The fourth element that makes the counter-narrative problematic is that it underestimates the potential of environment as an economic opportunity rather than as an economic constraint. It can drive technological innovation; give India a latecomer advantage. The co-benefits story, as Navroz Dubash has argued, is quite persuasive. To be fair, this is an area where there is more action than we acknowledge. On climate change and low carbon growth, our domestic record is far more defensible than that of advanced economies. But we are reluctant to put this into a coherent narrative and tie them to mainstream environmental concerns.
It would be a grave mistake if the environment versus development debate remained as adversarial as it is.

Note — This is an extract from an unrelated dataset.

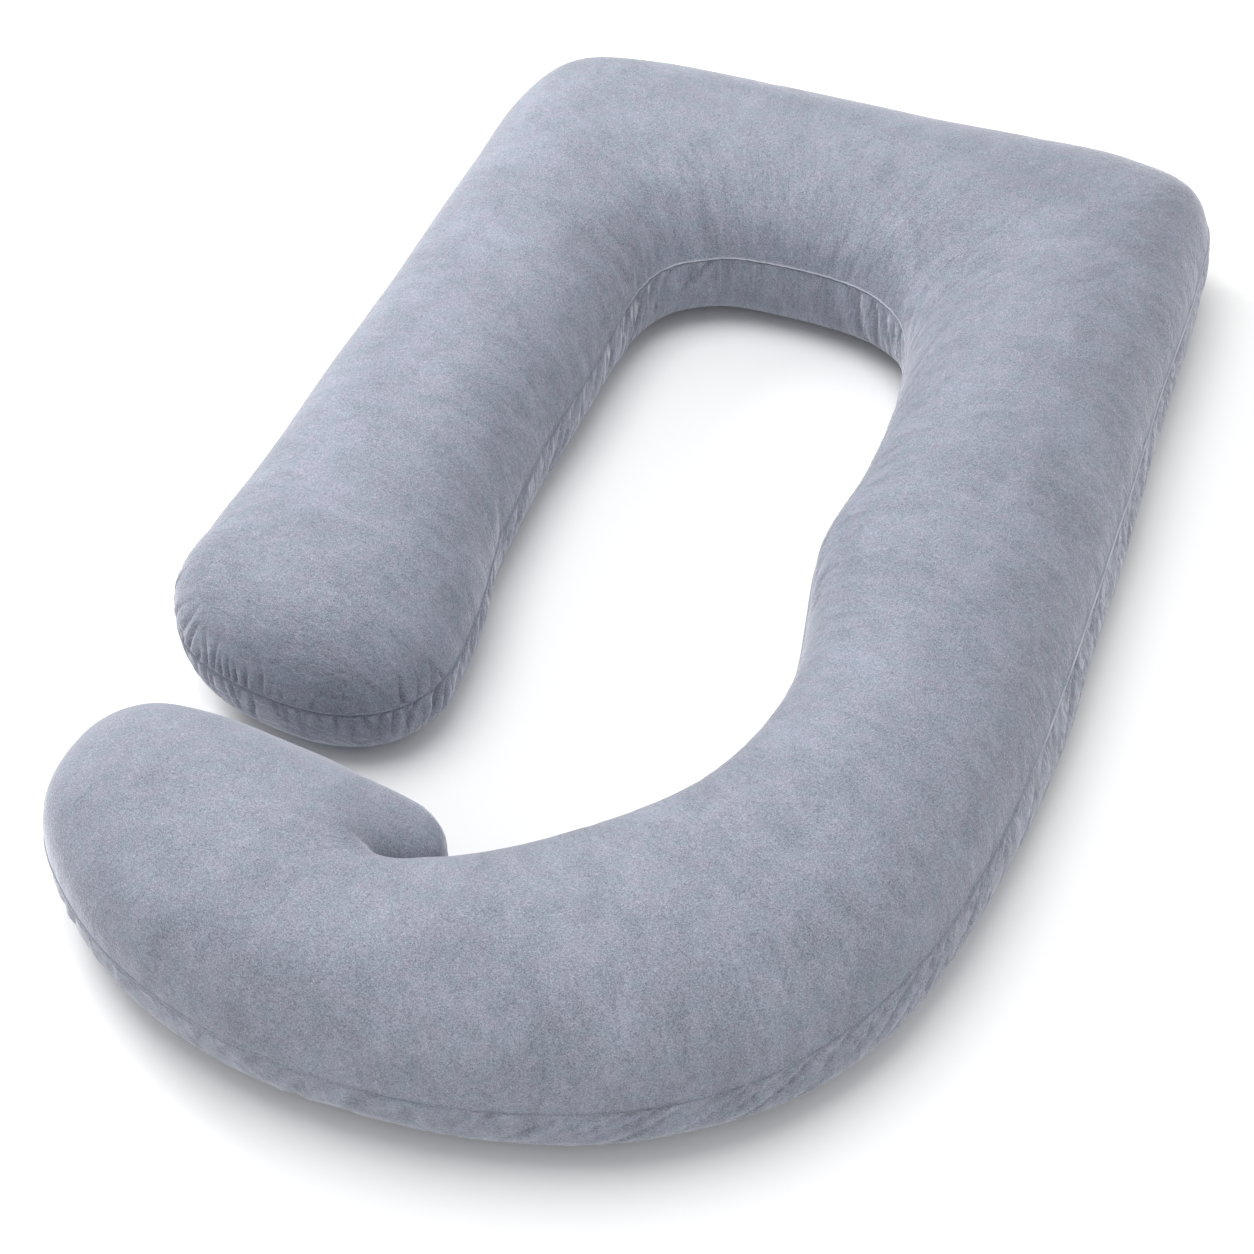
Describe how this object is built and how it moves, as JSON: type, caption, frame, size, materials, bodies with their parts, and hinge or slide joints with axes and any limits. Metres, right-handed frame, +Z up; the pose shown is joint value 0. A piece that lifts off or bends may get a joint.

The framing of the environmental regime as an obstacle gets us off to a wrong start, where the fringes will feed on each other: the rank instrumentalism of certain business versus the luddite views of certain environmentalists, while the sensible middle chokes.
The concerns of business about red tape would be far more sincere if they also became, at the same time, a pressure group for more sensible standards, environmental regulation and capacity building. We all agree that there are huge issues with how the state exercises its power. But in collective goods like this, there is no bypass. If the state fails, you will get an even more coarse and blunt reaction from the courts and civil society. In fact, it speaks measures of our debate that the environment has, for the most, become a civil society issue rather than part of mainstream politics.